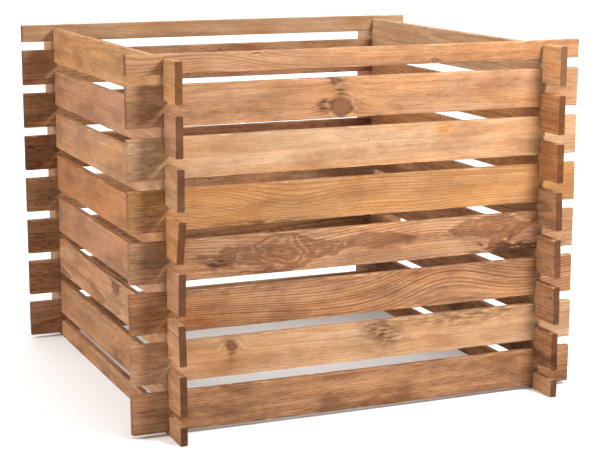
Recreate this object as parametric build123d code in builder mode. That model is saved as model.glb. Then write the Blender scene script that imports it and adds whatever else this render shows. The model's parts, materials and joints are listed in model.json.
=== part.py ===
"""Slatted timber crate: thirty-two notched boards stacked crosswise like a log cabin.

The boards lie on edge. Near each end a board has a notch in its lower edge and one in its upper
edge, and each board drops into the notches of the two boards below it, so that the crate stands
without posts, screws or nails. It is open at the top and stands on the ground with no floor.

The front and back walls lie along X and the left and right walls along Y. The courses of the two
pairs of walls alternate, half a pitch apart, so one pair starts on a half-height board on the
ground and the other ends with a half-height board at the top. Both pairs then finish almost level.

Origin: the middle of the crate, on the ground. +Z is up and the front wall faces -Y. Millimetres.
"""
import os

from build123d import *

# Boards
board_height = 82.0
board_thickness = 15.0
half_board_height = 39.0
edge_radius = 1.5
front_length = 1000.0
side_length = 1000.0

# Joints between crossing boards
notch_depth = 15.5
notch_clearance = 0.8
overhang = 74.0

# Stack
course_count = 8

# A board of one wall rises above the crossing board it sits on by its height less both notches.
course_rise = board_height - 2 * notch_depth
course_pitch = 2 * course_rise
notch_width = board_thickness + 2 * notch_clearance

# The half board on the ground lifts the first front and back boards clear of it.
first_front_base = half_board_height - 2 * notch_depth
second_side_base = first_front_base + course_rise

# Middle planes of the walls: the boards of one wall run past the crossing wall by the overhang.
front_wall_y = side_length / 2 - overhang - board_thickness / 2
side_wall_x = front_length / 2 - overhang - board_thickness / 2

front_wall = Plane(origin=(0, -front_wall_y, 0), x_dir=(1, 0, 0), z_dir=(0, -1, 0))
back_wall = Plane(origin=(0, front_wall_y, 0), x_dir=(-1, 0, 0), z_dir=(0, 1, 0))
left_wall = Plane(origin=(-side_wall_x, 0, 0), x_dir=(0, -1, 0), z_dir=(-1, 0, 0))
right_wall = Plane(origin=(side_wall_x, 0, 0), x_dir=(0, 1, 0), z_dir=(1, 0, 0))


def cross_section(wall, base, height):
    """The plane across a board of this wall, centred on a board that stands on base."""
    middle = wall.origin + Vector(0, 0, base + height / 2)
    return Plane(origin=middle, x_dir=wall.z_dir, z_dir=wall.x_dir)


def notched_board(wall, length, crossing_offset, base, height, notch_middles):
    """One planed board on edge, with eased long edges and a pair of notches at each height given.

    The notches are centred on the crossing walls, crossing_offset either side of the middle, and
    notch_middles are the heights where they are cut: a notch twice its depth tall, half of it out
    of the board, leaves a notch of the right depth in that edge.
    """
    with BuildPart() as board:
        with BuildSketch(cross_section(wall, base, height)):
            RectangleRounded(board_thickness, height, edge_radius)
        extrude(amount=length / 2, both=True)
        with BuildSketch(wall):
            for middle in notch_middles:
                with Locations((-crossing_offset, middle), (crossing_offset, middle)):
                    Rectangle(notch_width, 2 * notch_depth)
        extrude(amount=board_thickness, both=True, mode=Mode.SUBTRACT)
    return board


def full_board(wall, length, crossing_offset, base):
    """A board of the full height, notched in both edges."""
    return notched_board(wall, length, crossing_offset, base, board_height, (base, base + board_height))


def ground_board(wall, length, crossing_offset):
    """A half board standing on the ground, notched in its upper edge only."""
    return notched_board(wall, length, crossing_offset, 0, half_board_height, (half_board_height,))


def top_board(wall, length, crossing_offset, base):
    """A half board that closes the top of a wall, notched in its lower edge only."""
    return notched_board(wall, length, crossing_offset, base, half_board_height, (base,))


def save(board, name):
    """Labels one finished board and writes it as a node of its own."""
    board.part.label = name
    export_step(board.part, f"parts/{name}.step")


def front_or_back_board(wall, course):
    """A board of the front or back wall. The last course is the half board at the top."""
    base = first_front_base + (course - 1) * course_pitch
    if course == course_count:
        return top_board(wall, front_length, side_wall_x, base)
    return full_board(wall, front_length, side_wall_x, base)


def side_board(wall, course):
    """A board of the left or right wall. The first course is the half board on the ground."""
    if course == 1:
        return ground_board(wall, side_length, front_wall_y)
    base = second_side_base + (course - 2) * course_pitch
    return full_board(wall, side_length, front_wall_y, base)


os.makedirs("parts", exist_ok=True)

for course in range(1, course_count + 1):
    save(side_board(left_wall, course), f"left_board_{course}")
    save(side_board(right_wall, course), f"right_board_{course}")
    save(front_or_back_board(front_wall, course), f"front_board_{course}")
    save(front_or_back_board(back_wall, course), f"back_board_{course}")
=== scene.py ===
# %% [markdown]
# # A slatted crate of notched boards
#
# The crate is a stack of thirty-two planed softwood boards standing on edge, laid crosswise like
# the logs of a cabin. Nothing holds it but the notches near the board ends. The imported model
# gives the sizes, places and moving bodies, and this lesson gives every board the looks of a real
# one: eased and slightly worn edges, a little warp, sawn ends, and timber with rings and knots.

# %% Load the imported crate
import json
import math
import random

import bmesh
import bpy
from mathutils import Matrix, Vector, noise


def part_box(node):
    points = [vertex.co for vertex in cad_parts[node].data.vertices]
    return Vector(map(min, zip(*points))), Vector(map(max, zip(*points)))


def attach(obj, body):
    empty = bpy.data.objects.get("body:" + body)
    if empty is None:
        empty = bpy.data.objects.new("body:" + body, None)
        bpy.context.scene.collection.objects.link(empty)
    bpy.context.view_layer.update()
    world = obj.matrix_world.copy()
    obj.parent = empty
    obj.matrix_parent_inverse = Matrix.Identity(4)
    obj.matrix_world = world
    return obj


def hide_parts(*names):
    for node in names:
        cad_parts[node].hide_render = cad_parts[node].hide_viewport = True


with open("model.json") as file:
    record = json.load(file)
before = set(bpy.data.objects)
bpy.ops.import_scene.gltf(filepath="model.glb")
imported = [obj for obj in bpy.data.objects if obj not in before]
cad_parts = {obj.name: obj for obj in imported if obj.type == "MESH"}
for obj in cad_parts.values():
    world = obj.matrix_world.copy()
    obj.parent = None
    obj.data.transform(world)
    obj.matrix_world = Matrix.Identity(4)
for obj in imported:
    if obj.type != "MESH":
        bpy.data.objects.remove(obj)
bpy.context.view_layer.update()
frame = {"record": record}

# %% [markdown]
# ## The sizes that the boards share
#
# All full boards are the same blank, so the sizes are read from two of them. A crossing board
# sinks into this one by one notch and takes this one in by another, so where the lowest front
# board and the board under it overlap in height, half of that overlap is the depth of a notch.
# A notch is a little wider than the board it takes, or the stack would have to be hammered down.

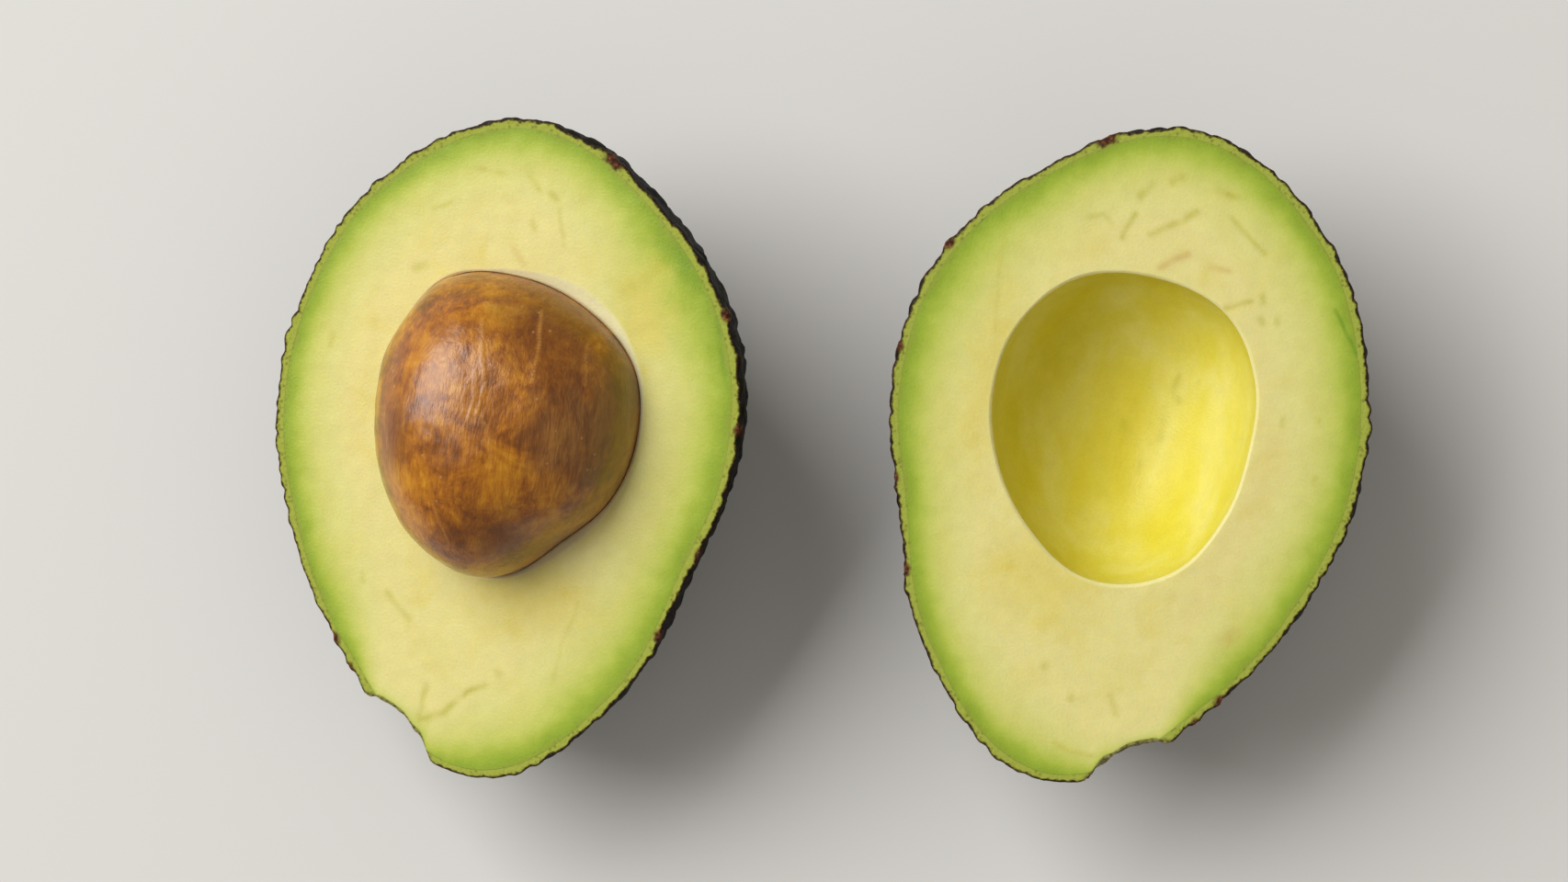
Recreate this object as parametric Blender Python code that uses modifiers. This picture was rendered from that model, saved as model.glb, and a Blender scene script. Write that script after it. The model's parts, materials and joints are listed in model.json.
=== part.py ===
"""An avocado cut in half lengthwise, lying open: one half holds the stone, the other the hollow it left.

The fruit is modelled whole in its own frame, with the cut in the plane Z = 0, the blunt end towards +Y
and the stem end towards -Y. Each half is that fruit under the knife, turned, tipped and set on the table.
The second half is the first one's mirror image, as the two faces of one cut are.
"""

import math

import bmesh
import bpy
from mathutils import Matrix, Vector

MM = 0.001

# The fruit. Each outline is a distance from a centre every 30 degrees, anticlockwise from +X.
RIND_OUTLINE = (36.0, 39.6, 43.5, 48.8, 44.2, 38.6, 36.3, 37.0, 42.8, 52.6, 43.5, 35.4)
RIND_DEPTH = 34.0  # from the cut face to the deepest point of the rind
SKIN_THICKNESS = 1.3
SOCKET_OUTLINE = (20.3, 21.9, 23.1, 22.6, 22.6, 20.7, 19.3, 20.8, 23.8, 24.2, 21.3, 19.9)
SOCKET_CENTRE = (0.5, 3.2)
SOCKET_DEPTH = 19.0

# The stone twisted a little in its socket as the halves came apart, so it has an outline of its own.
STONE_OUTLINE = (20.1, 21.3, 20.9, 22.3, 23.2, 21.3, 19.7, 20.0, 22.6, 24.0, 20.0, 19.6)
STONE_CENTRE = (0.7, 3.3)
STONE_DEPTH = 18.4  # half its thickness
GAP = 0.3  # between neighbouring solids

# The scar where the stalk came away: a shallow dish in the stem end, which the cut passes beside.
SCAR_CENTRE = (-17.8, -54.6)
SCAR_BELOW_CUT = 3.0  # in the stone half; in the hollow half it is as far above
SCAR_RADIUS = 12.4

# How each half lies: where the middle of its cut face is, how far it is turned about Z,
# how far it is tipped, and the compass direction of its raised edge.
STONE_HALF = dict(hand=1, place=(-48.0, 1.81), turn=-7.7, tip=15.6, raised_edge=29.4)
HOLLOW_HALF = dict(hand=-1, place=(45.9, 1.11), turn=-13.0, tip=6.0, raised_edge=30.0)
SETTLE = 0.8  # how much of the rind is pressed flat where a half rests

# Facets
RIND_SEGMENTS, RIND_RINGS = 48, 25
STONE_SEGMENTS, STONE_RINGS = 36, 21
SCAR_SEGMENTS, SCAR_RINGS = 40, 21

# Sizes that only have to be larger than the fruit
KNIFE_SIZE = 140.0
TABLE_SIZE = 400.0
TABLE_DEPTH = 20.0


def outline_reach(outline, angle):
    """The distance to a smooth closed curve through the outline's points, in the direction of an angle."""
    count = len(outline)
    position = (angle / math.tau) % 1.0 * count
    first = int(position)
    t = position - first
    a, b, c, d = (outline[(first + step) % count] for step in (-1, 0, 1, 2))
    straight = b + 0.5 * t * (c - a)
    return straight + 0.5 * t * t * (2 * a - 5 * b + 4 * c - d) + 0.5 * t**3 * (3 * (b - c) + d - a)


def add_object(name, mesh, collection, parent=None):
    """An object in a collection, placed with its parent."""
    thing = bpy.data.objects.new(name, mesh)
    collection.objects.link(thing)
    thing.parent = parent
    return thing


def fruit_body(name, outline, depth, facets, hand):
    """The mesh of a closed, rounded body with this outline at Z = 0 and this depth above and below it."""
    bm = bmesh.new()
    bmesh.ops.create_uvsphere(bm, u_segments=facets[0], v_segments=facets[1], radius=1.0)
    for vert in bm.verts:
        angle = math.atan2(vert.co.y, vert.co.x)
        reach = outline_reach(outline, angle) * math.hypot(vert.co.x, vert.co.y)
        x, y, z = hand * reach * math.cos(angle), reach * math.sin(angle), depth * vert.co.z
        vert.co = (x * MM, y * MM, z * MM)
    if hand < 0:
        bmesh.ops.reverse_faces(bm, faces=bm.faces)
    mesh = bpy.data.meshes.new(name)
    bm.to_mesh(mesh)
    bm.free()
    mesh.shade_smooth()
    return mesh


def grow(thing, distance):
    """Moves a body's whole surface outwards by the same distance, or inwards by a negative one."""
    offset = thing.modifiers.new("offset", "DISPLACE")
    offset.mid_level = 0.0
    offset.strength = distance * MM


def cut_away(thing, cutter):
    """Takes a cutter's volume out of a body."""
    cut = thing.modifiers.new("cut by " + cutter.name, "BOOLEAN")
    cut.operation = "DIFFERENCE"
    cut.solver = "EXACT"
    cut.object = cutter


def mark_as_cutter(cutter):
    cutter.hide_render = True
    cutter.display_type = "WIRE"


def box_cutter(name, size, centre, collection, parent=None):
    """A rectangular cutter of this size about this centre."""
    bm = bmesh.new()
    bmesh.ops.create_cube(bm, size=1.0)
    bmesh.ops.scale(bm, vec=Vector(size) * MM, verts=bm.verts)
    mesh = bpy.data.meshes.new(name)
    bm.to_mesh(mesh)
    bm.free()
    cutter = add_object(name, mesh, collection, parent)
    cutter.location = Vector(centre) * MM
    mark_as_cutter(cutter)
    return cutter


def scar_cutter(name, hand, collection, parent):
    """The dish that the stalk leaves in the stem end."""
    bm = bmesh.new()
    bmesh.ops.create_uvsphere(
        bm, u_segments=SCAR_SEGMENTS, v_segments=SCAR_RINGS, radius=SCAR_RADIUS * MM
    )
    mesh = bpy.data.meshes.new(name)
    bm.to_mesh(mesh)
    bm.free()
    cutter = add_object(name, mesh, collection, parent)
    x, y = SCAR_CENTRE
    cutter.location = Vector((hand * x, y, -hand * SCAR_BELOW_CUT)) * MM
    mark_as_cutter(cutter)
    return cutter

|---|

_EXERCISE DIRECTIONS_
Extract each line holding the string "True".

_RESULT_
        extrude(amount=length / 2, both=True)
        extrude(amount=board_thickness, both=True, mode=Mode.SUBTRACT)
os.makedirs("parts", exist_ok=True)
        cad_parts[node].hide_render = cad_parts[node].hide_viewport = True
    cutter.hide_render = True